Faza pucharowa amerykańskiego turnieju to kilka obrazków zapadających w pamięć. Jest wśród nich zakrwawiona twarz Luisa Enrique, któremu w doliczonym czasie ćwierćfinału pomiędzy Włochami a Hiszpanią Mauro Tassotti wymierza soczysty cios łokciem i łamie nos. Sytuacja ma miejsce w polu karnym Italii przy stanie 2:1 dla Azzurrich, ale sędzia jej nie widzi – Hiszpanie odpadają, a Tassotti zostaje później zdyskwalifikowany i nigdy już nie wybiegnie na boisko w reprezentacyjnej koszulce. Innym kadrem jest brazylijska trójka Bebeto, Romario i Mazinho, która po golu tego pierwszego w meczu z Holandią podbiega do linii bocznej boiska i wykonuje klasyczną już dziś cieszynkę, czyli tzw. kołyskę, na cześć świeżo narodzonego dziecka strzelca bramki. Ćwierćfinały to także niedowierzające twarze Niemców, którzy po efektownym szczupaku Yordana Letchkova odpadają z turniejowym kopciuszkiem, Bułgarią. Ostatecznie Lwy przegrywają mecz o brązowy medal ze Szwecją, ale Stoiczkow zostaje królem strzelców (wespół z Salenką), a reprezentacja z 1994 roku zostaje najlepszym zespołem w historii kraju.

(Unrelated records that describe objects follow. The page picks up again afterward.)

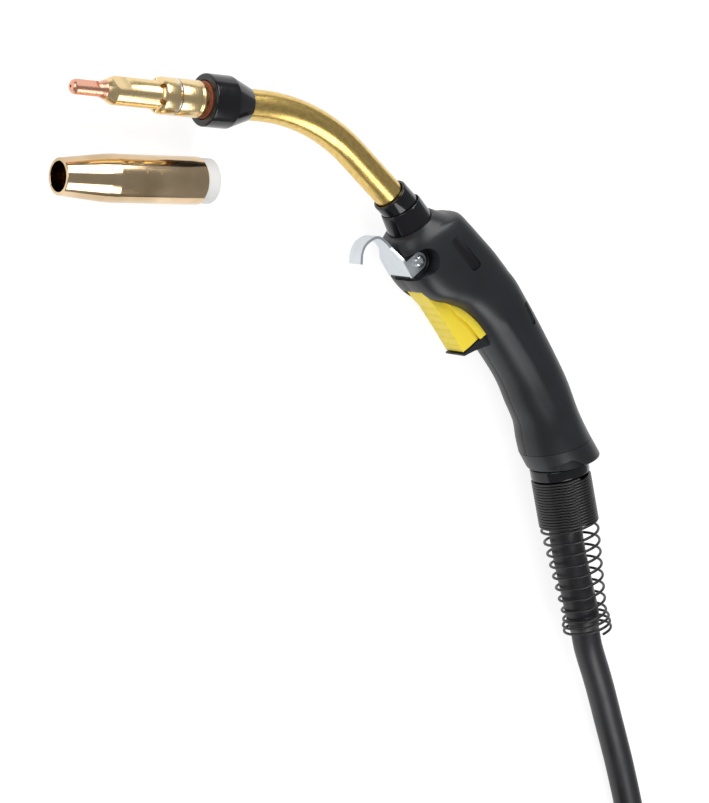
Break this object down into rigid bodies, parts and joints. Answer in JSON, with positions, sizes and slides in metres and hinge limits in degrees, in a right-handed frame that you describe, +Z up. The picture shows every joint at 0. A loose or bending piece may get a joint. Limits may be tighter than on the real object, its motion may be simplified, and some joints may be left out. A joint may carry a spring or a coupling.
{
  "type": "mig welding torch",
  "caption": "Gas-cooled MIG welding torch with swan neck, bare tip and diffuser, trigger handle, hook, spring cable support, coiled cable with plug, and a nozzle lying beside it.",
  "frame": {"origin": "centre of the footprint of the torch and its nozzle, without the free cable and its plug, on the surface it lies on", "axes": "+X from the contact tip towards the cable support, +Y across towards the head, +Z up from the surface"},
  "size_m": [0.4563, 0.692, 0.043],
  "materials": {
    "tip_copper": "satin copper, lightly oxidised",
    "diffuser_brass": "turned brass, satin",
    "neck_brass": "drawn brass tube, lightly polished",
    "nozzle_bronze": "mirror polished",
    "bright_steel": "bright zinc plated",
    "zinc_plate": "pale zinc plated sheet",
    "washer_fibre": "red-brown fibre",
    "white_insulation": "matt white",
    "moulded_black": "glossy moulded plastic",
    "handle_black": "satin moulded plastic",
    "trigger_yellow": "satin yellow plastic",
    "button_red": "satin red plastic",
    "spring_black": "gloss black coated wire",
    "cable_rubber": "smooth black rubber"
  },
  "bodies": {
    "torch": {"contact_tip": "tip_copper", "gas_diffuser": "diffuser_brass", "nozzle_retaining_ring": "bright_steel", "insulating_washer": "washer_fibre", "neck_insulator": "moulded_black", "gooseneck_jacket": "neck_brass", "gooseneck_conductor": "tip_copper", "gooseneck_insulation": "white_insulation", "wire_liner": "bright_steel", "neck_sleeve": "moulded_black", "neck_boot": "moulded_black", "handle_left_shell": "handle_black", "handle_right_shell": "handle_black", "handle_screws": "bright_steel", "label_plates": "handle_black", "handle_end_ring": "handle_black", "neck_block": "neck_brass", "conductor_hose": "cable_rubber", "cable_nut": "neck_brass", "hook": "zinc_plate", "hook_screws": "bright_steel", "trigger_housing": "trigger_yellow", "trigger_pin": "bright_steel", "trigger_switch": "moulded_black", "switch_screws": "bright_steel", "trigger_leads": "button_red", "support_nut": "moulded_black", "cable_support_spring": "spring_black", "cable_core": "cable_rubber", "cable_lead": "cable_rubber", "cable_coil": "cable_rubber", "cable_tail": "cable_rubber", "plug_boot": "cable_rubber", "plug_left_shell": "handle_black", "plug_right_shell": "handle_black", "plug_screws": "bright_steel", "plug_core": "diffuser_brass", "current_pin": "diffuser_brass", "plug_o_ring": "cable_rubber", "pin_sockets": "white_insulation", "wire_guide": "bright_steel"},
    "trigger": {"trigger_lever": "trigger_yellow"},
    "button": {"switch_button": "button_red"},
    "nozzle": {"nozzle_shell": "nozzle_bronze", "nozzle_insulator": "white_insulation"},
    "nut": {"adaptor_nut": "handle_black"},
    "pins": {"control_pins": "diffuser_brass"}
  },
  "joints": [
    {"name": "trigger_pull", "type": "hinge", "parent": "torch", "child": "trigger", "pos_m": [0.04129, 0.04599, 0.0215], "axis": [0, 0, 1], "range_deg": [0, 5], "stiffness_Nm_per_rad": 2, "springref_deg": -4.58},
    {"name": "switch_press", "type": "slide", "parent": "torch", "child": "button", "axis": [0.766, 0.6428, 0], "range_m": [0, 0.0022]},
    {"name": "nozzle_lift", "type": "slide", "parent": "torch", "child": "nozzle", "axis": [0, 0, 1], "range_m": [0, 0.15]},
    {"name": "adaptor_nut_spin", "type": "hinge", "parent": "torch", "child": "nut", "pos_m": [-0.08044, -0.51972, 0.021], "axis": [-1, 0, 0], "continuous": true},
    {"name": "control_pin_press", "type": "slide", "parent": "torch", "child": "pins", "axis": [1, 0, 0], "range_m": [0, 0.003], "stiffness_N_per_m": 400, "springref_m": -0.003}
  ],
  "couplings": [
    {"joint": "switch_press", "follows": "trigger_pull", "m_per_rad": 0.024}
  ]
}
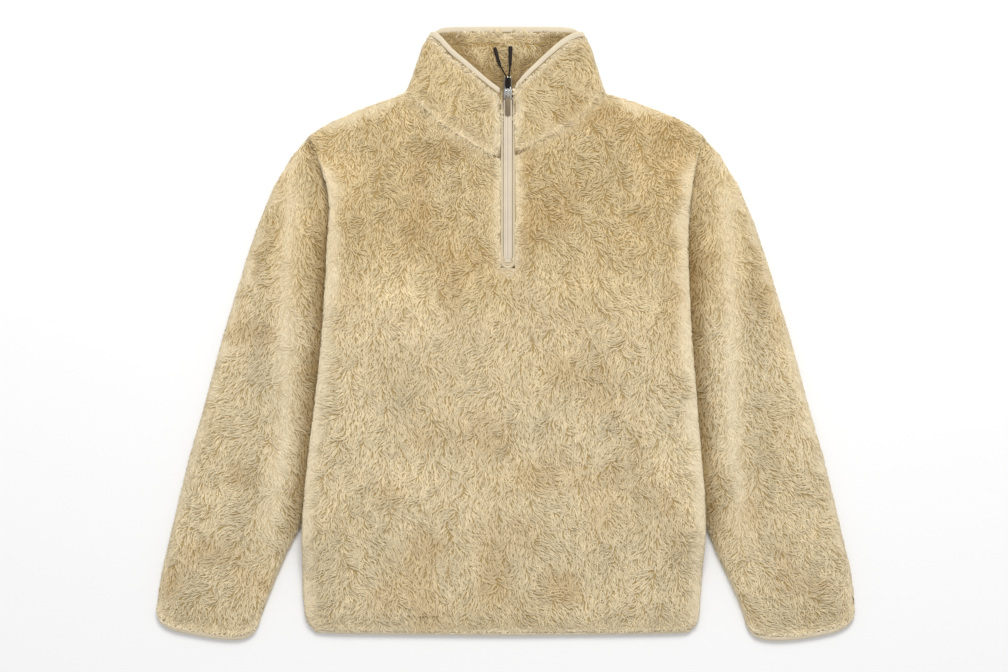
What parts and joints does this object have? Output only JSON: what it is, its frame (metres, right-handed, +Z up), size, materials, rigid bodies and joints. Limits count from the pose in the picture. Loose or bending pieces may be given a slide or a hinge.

W finale meldują się Włosi i Brazylijczycy. Ci pierwsi wolno się rozkręcali, ale eksplozja formy Roberto Baggio (pięć goli w fazie pucharowej), najlepszego piłkarza świata 1993 roku, i postawa defensywy dowodzonej przez Franco Baresiego i Paolo Maldiniego pozwalają Italii zagrać w swoim szóstym finale mundialu. Canarinhos są najbardziej przekonującą reprezentacją na turnieju, silni w środku pola, gdzie gra kapitan zespołu Dunga, i zabójczy w ataku, który tworzy legendarny już duet Romario-Bebeto. Finał przebiegał głównie pod dyktando Brazylii, ale bezbramkowy wynik utrzymał się do końca dogrywki i doszło do najbardziej pamiętnego konkursu rzutów karnych w dziejach mundialu. Bronili Gianluca Pagliuca z jednej i Claudio Taffarel z drugiej strony. Z grona Azzurrich nie strzelili Baresi i Daniele Massaro, spośród Canarinhos nie trafił Marcio Santos. Aby nadal liczyć się w walce o złoto, karnego na bramkę musiał zamienić Boski Kucyk, idol Włochów i milionów kopiących piłkę chłopaków na świecie. Roberto Baggio strzelił nad bramką i zamarł, a potem zalał się łzami. Brazylia wygrała swoje czwarte mistrzostwa i wysunęła się na prowadzenie przed Niemcy i Włochy w kategorii najbardziej utytułowanej reprezentacji. Pele i Garrincha w końcu mieli swoich następców, a Romario zasłużenie został najlepszym zawodnikiem turnieju. Za cztery lata Brazylijczycy znowu zagrają w finale, ale będzie ich do niego prowadziła już inna gwiazda, która całą imprezę w USA przesiedziała na ławce rezerwowych.